Sawyer's use of gray tones was an ingenious response to the technology of his day, his textures worked in terms of representation--describing space, light and shade, volume, mood, etc--while subtly cluing the audience into process-and the nature of the medium in print-as well.
& just in case you weren't aware--there are some wonderful collections of Roy Crane's
work out now--Fantagraphics is reprinting the "Cap'n Easy"Sundays, and as well as Buz Sawyer

Tuesday, April 19, 2011

Comics, not Comics?

 (There are times when one finds oneself looking in the mirror and asking:"well..how did I get here?" This is one of those times.)
"korumbu! confesses" by geoff grogan; from pood #3.


















My wife often tells me that I don't make comics. "You do something else-but it isn't comics" She'll point to some book or another on my shelves-more likely than not something by Jack Kirby or Gilbert Hernandez or Seth or Chester Gould or,or, or.... -and very confidently state: "This is comics. Look at what you do. You don't do that."
Then she'll say-that "...if you want to make comics you should just make comics..."---implying that I should stop screwing around with this other stuff and get back to telling a story with boxes and word balloons. "A comics audience won't be interested in this work because its not comics. Its something else--like painting."
"secret romance" by geoff grogan; from pood #2.
I admit--in my most recent pages for pood--I'm not trying to construct a sequential narrative,  so much as undermine sequence and narrative--and still make comics. I do want these pages to hit you all at once-like a painting--but utilize something of the sequential imperative of comics via discrete "stops" (or stoppages--to borrow a term from Duchamp).
These "stops" in the composition--should move the reader around the page--but not necessarily in a defined-a to b to c -style sequence, but like painting---in more random fashion, determined by the viewer's eye- so that there's no real beginning-and no real end.
This isn't to imply the piece lacks "meaning"-but rather that meaning is elicited via the methods of visual art, suggestion and association, rather than in the more direct fashion of traditional narrative structures.

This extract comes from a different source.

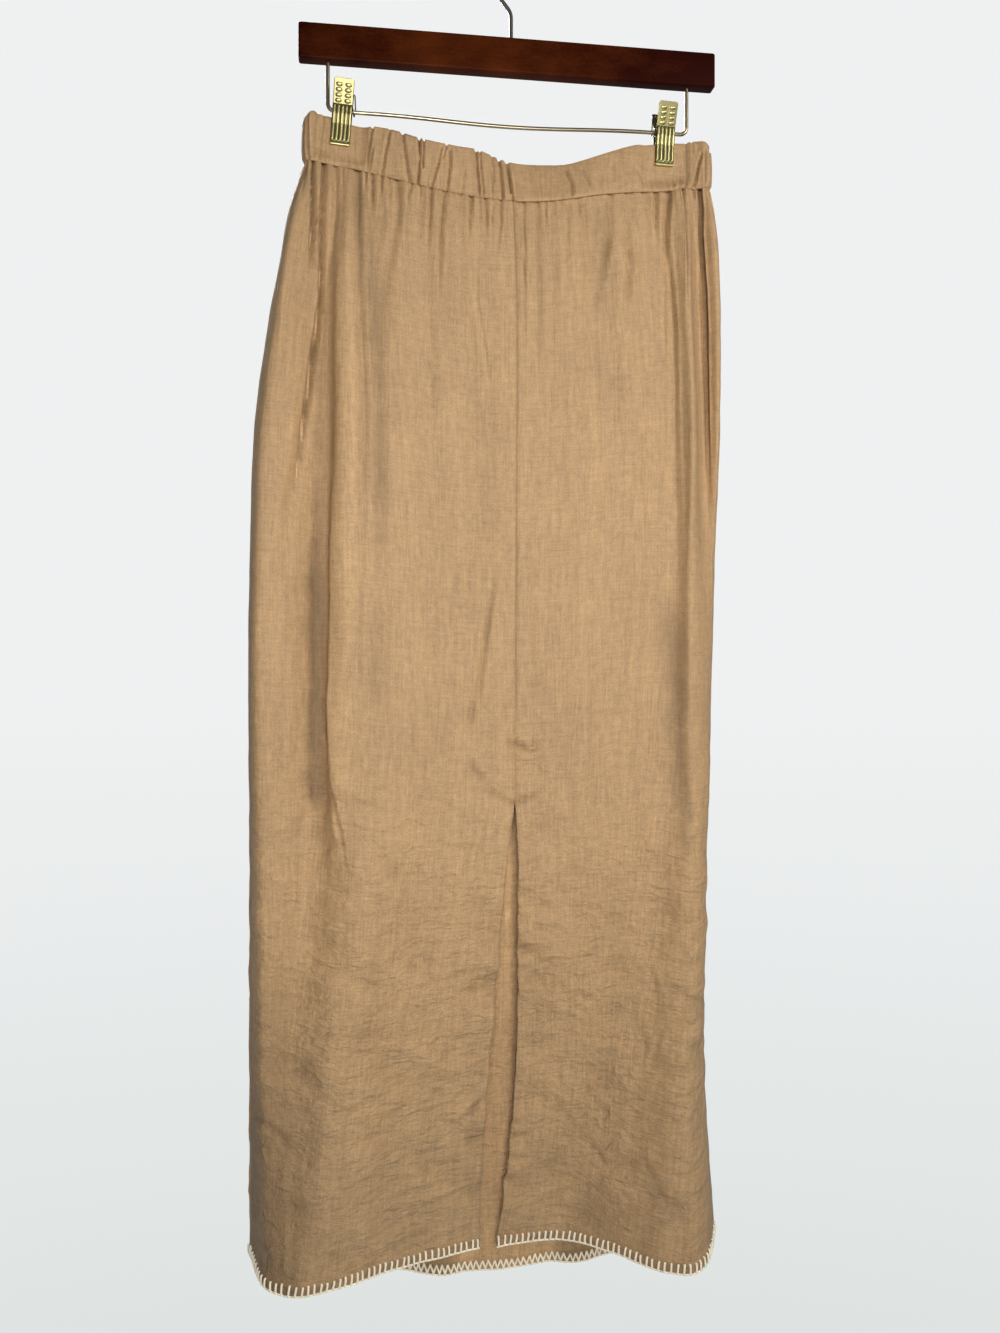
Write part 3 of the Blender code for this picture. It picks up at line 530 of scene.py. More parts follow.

"See what I mean? not comics!" she says. "and you're not drawing either.  What's with the collage?"
"fandancer" by geoff grogan; page 26
sigh. well, yeah.  I'm doing comics with collage. Old photos, old comics, even old word balloons, cut and pasted rather than drawn.  I've done the traditional method, of course--but while working on fandancer, I made a conscious decision to work with the actual material of comics-so as to make explicit my interest in the language of the media, the conventions of genre and their workings as both sign and symbol.
 Collage introduces a level of conceptual distance and unpredictability--and works to undermine  traditional  narrative - opening the story up to a wide array of suggestions and ideas-many of which I never would have conceived of had I been writing in a traditional
way.  In fandancer, the "narrative" actually percolates beneath the surface incongruities and absurdities, providing subliminal continuity but allowing myriad interpretations and associations that move the piece in multiple directions at once.
Obviously, I'm not a big believer in rock-solid "do's and don'ts"-- in comics --or in art, for that matter. There are many roads to the destination--and even then, not everyone is interested in going to the same place.

"fandancer" by geoff grogan; page 27

"fandancer" by geoff grogan; page 28

Comics? Not comics?   It only matters in so far as it means someone will (or won't) pick up the book and take it home.




*(and despite periodically playing devil's advocate, my wife deb is actually the biggest, best supporter anyone could have--and the most likely to say"stick to your guns! you've gotta do what you've gotta do-otherwise, what's the point?"  hell, she's only stuck it out for 25 years! thanks, love!)